Bu çalışmalar ferden veya gruplar halinde yapılır.
Not: Namaz tek başına ve cemaatle kılınır. Namaz kılındığı zaman sessizlik olur. Dünyayla bağ kesilir. Seccade serilir. Mekânın temizliğine dikkat edilir.
- Zaman :
Yoga için sabah-akşam saatleri tercih edilebilir.
Not: Namazın vakitleri herkesin malumudur ve her vaktin cilt cilt hikmeti vardır.
- Beslenme :
Yoga çalışmaları dolu mideyle yapılmamalıdır.
Not: Müslüman her zaman beslenmesine dikkat eder. Açken ve yemek hazırken namaz kılmaz. Yedikten sonra namaz kılar. Ve tabii ki karnını tıka basa doldurmaz…
- Uygulama periyodu :
Yoga ile tanışmış ve onu benimsemiş bir kişinin ne olursa olsun günlük çalışmalarından vazgeçmemesi gerekir.
Not: Onlar ki namazlarını sürekli kılarlar(Mearic:23). Namazda süreklilik esastır.
- Kıyafet:
Yogada giyim vücut hareketini engellemeyecek şekilde olmalıdır.
Yogada gerek kadın ve gerekse erkekler bol, temiz ve basit kıyafetleri tercih etmelidir.
Yoga örtülmemiş bir zeminde yapılmaz. Bu örtü bedenin rahat etmesini temin edecek kalınlıkta olmalıdır.
Not: Namazda avretin örtülmesi şarttır.
- Örtü temiz tutulmalı ve sık sık yıkanmalıdır.
Yogada çok kalın ve çok yumuşak bir örtü tercih edilmez.
Not: Namazda necasetten taharet vardır. Yani elbise tertemiz olacak.
Bir de hadesten taharet vardır ki yogacıların buna aklı daha ermemiştir.
Yogada olmayıp da namazda olan binlerce husus vardır. Onun her bir şartının bizde ciltler dolusu acayip anlamları, hikmetleri var.
Her vaktin ayrı anlam ve mesajları var.
Namazın kıblesi var. Kıblenin anlamı binlerce cilt kitap tutar.
İhram tekbiri var. Kıyam, kıraat, rükû, sücut, son oturuş var.
“yemin olsun ki namazın anlam ve hikmetini yazmaya bir milyon sayfalık kitap yetmez.”

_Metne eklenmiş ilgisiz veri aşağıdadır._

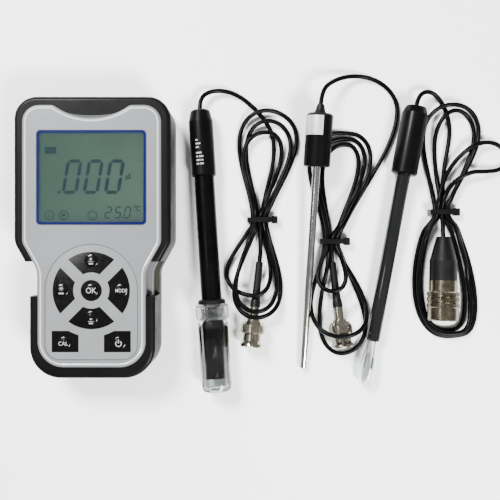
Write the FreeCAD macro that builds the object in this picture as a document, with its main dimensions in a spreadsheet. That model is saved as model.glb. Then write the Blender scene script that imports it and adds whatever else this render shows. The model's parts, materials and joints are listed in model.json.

Çünkü “yek-bir-tevhit” mefhumunun en son, en veciz sırrı namazdır. Ve şimdi bunlar yoga ile kendilerince bunun yerini doldurmaya çalışıyorlar. Ama biz ifşa ediyoruz;
Bu, kaçak bir ibadettir. Bunu yapan zevat da bunun farkındadır.
Her şeyde kaçağı, kaçamağı sevdikleri gibi burada da kaçamak yapıyorlar.
Efendiler! bilin ki bunu yutmayanlar da vardır.